Instead, upon the District Judge transferring the complaint case of the

respondent No.2 pending before the learned MM, to the Court of the learned

ASJ where the case based on the FIR of the petitioner was already pending,

without recording any pre-charge evidence, parties were called upon to

address arguments on the point of charge and charge was served upon the

petitioner. The object of Section 244 is to enable the Magistrate to consider

evidence brought in support of the prosecution and after analyzing the

same, if he forms an opinion that the evidence remains unrebutted, he shall

proceed to frame charges against the accused under Section 246(1) Cr.PC.,

but in the absence of any discernible incriminating material revealed in the

evidence, the Magistrate is required to discharge the accused under Section

245(1) Cr.PC.

11. After distilling the provisions of Section 238, 239, 244, 245 and

245 of Cr.PC, in the case of Ajay Kumar Ghose (supra), the Supreme Court

observed as below:

"22...The language of the Section clearly suggests that it is on the basis of the evidence offered by the complainant at the stage of Section 244(1) Cr.P.C., that the charge is to be framed, if the Magistrate is of the opinion that there is any ground for presuming that the accused has committed an offence triable under this Chapter. Therefore, ordinarily, when the evidence is offered under Section 244 Cr.P.C. by the prosecution, the Magistrate has to consider the same, and if he is convinced, the Magistrate can frame the charge. Now here, there is, however one grey area. Section 246(1) Cr.P.C. is very peculiarly worded. The said grey area is on account of phrase "or at any previous stage of the case". The question is as to whether, even before any evidence is led under Section 244 Cr.P.C., can the Magistrate straightway proceed to frame a charge. The debate on this question is not new, though there is no authoritative pronouncement of this Court, on that issue. There are cases, where the High Courts have specifically taken a view that the phrase does not empower the Magistrate to frame any charge in the absence of any evidence, whatsoever. It must be, at this stage, borne in mind that the word used in Section 246 Cr.P.C. is "evidence", so also, in Section 244 Cr.P.C., the word used is "evidence". Therefore, ordinarily, the scheme of the Section 246 Cr.P.C. is that, it is only on the basis of any evidence that the Magistrate has to decide as to whether there is a ground to presume that the accused has committed an offence triable under this Chapter." (emphasis added)
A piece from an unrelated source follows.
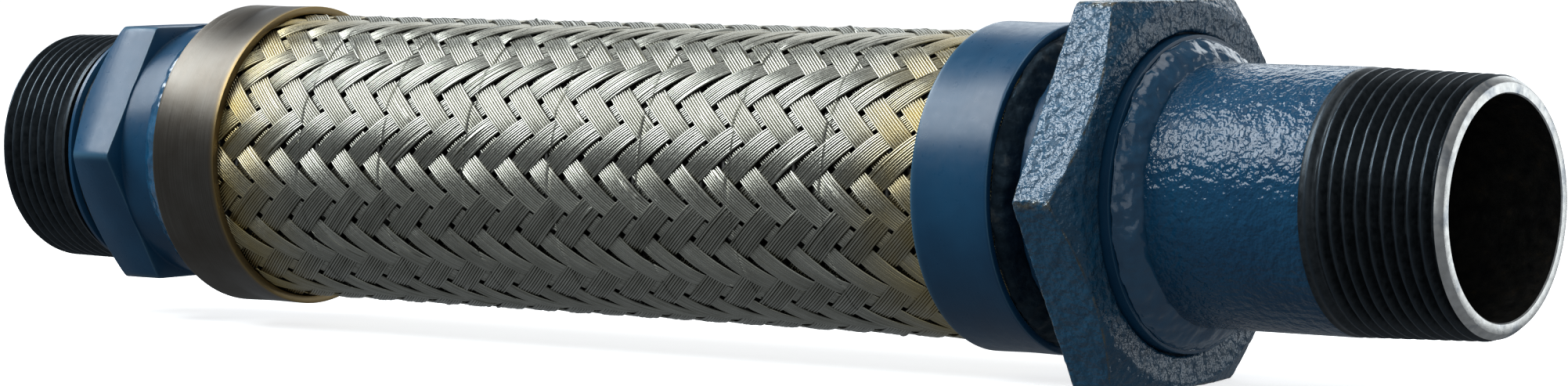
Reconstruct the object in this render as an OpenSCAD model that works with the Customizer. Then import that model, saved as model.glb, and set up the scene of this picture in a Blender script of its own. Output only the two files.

12. After making the aforesaid observations, the Supreme Court

carefully examined the following judgments:

(i)In re.M.Srihari Rao AIR 1964 AP 226.

(ii) T.K.Appu Nair Vs. Earnest & Ors. AIR 1967 Madras 262

(iii) Abdul Nabi Vs. Gulam Murthuza and Anr. 1968 Crl.Law Journal 303

(iv) Cricket Association of Bengal & Ors. Vs. State of West Bengal & Ors. 1971 (3) SCC 239

(v) Sambhaji S/o Naga Koli Vs. State of Maharashtra 1979 Crl.Law Journal 390

(vi) P.Ugender Rao & Ors. Vs. J.Sampoorna & Ors. 1990 Crl.Law Journal 762

13. After perusing the aforesaid judgments and examining the

decisions taken therein, the Supreme Court arrived at the conclusion that

that some evidence would have to be there for framing the charge in so far

as Section 246(1) Cr.PC is concerned, and held as below:-

"26. There is only one judgment of the Andhra Pradesh High Court in Verendra Vs. Aashraya Makers reported in 1999 Criminal Law Journal 4206, which has taken the view that the Magistrate can frame the charge even without any evidence having been taken under Section 244 Cr.P.C. We do not think that it is a correct expression of law, as the right of the accused to cross-examine the witnesses at the stage of Section 244(1) Cr.P.C. would be completely lost, if the view is taken that even without the evidence, a charge can be framed under Section 246(1) Cr.P.C. The right of cross- examination is a very salutary right and the accused would have to be given an opportunity to cross- examine the witnesses, who have been offered at the stage of Section 244(1) Cr.P.C. The accused can show, by way of the cross-examination, that there is no justifiable ground against him for facing the trial and for that purpose, the prosecution would have to offer some evidence. While interpreting this Section, the prejudice likely to be caused to the accused in his losing an opportunity to show to the Court that he is not liable to face the trial on account of there being no evidence against him, cannot be ignored. Unfortunately, the earlier cases of the same Court, which we have referred to above, were brought to the notice of the Learned Judge. Again, the Learned Judge has not considered the true impact of the clause "at any previous

stage of the case", which could only mean that even with a single witness, the Magistrate could proceed to frame the charge." (emphasis added).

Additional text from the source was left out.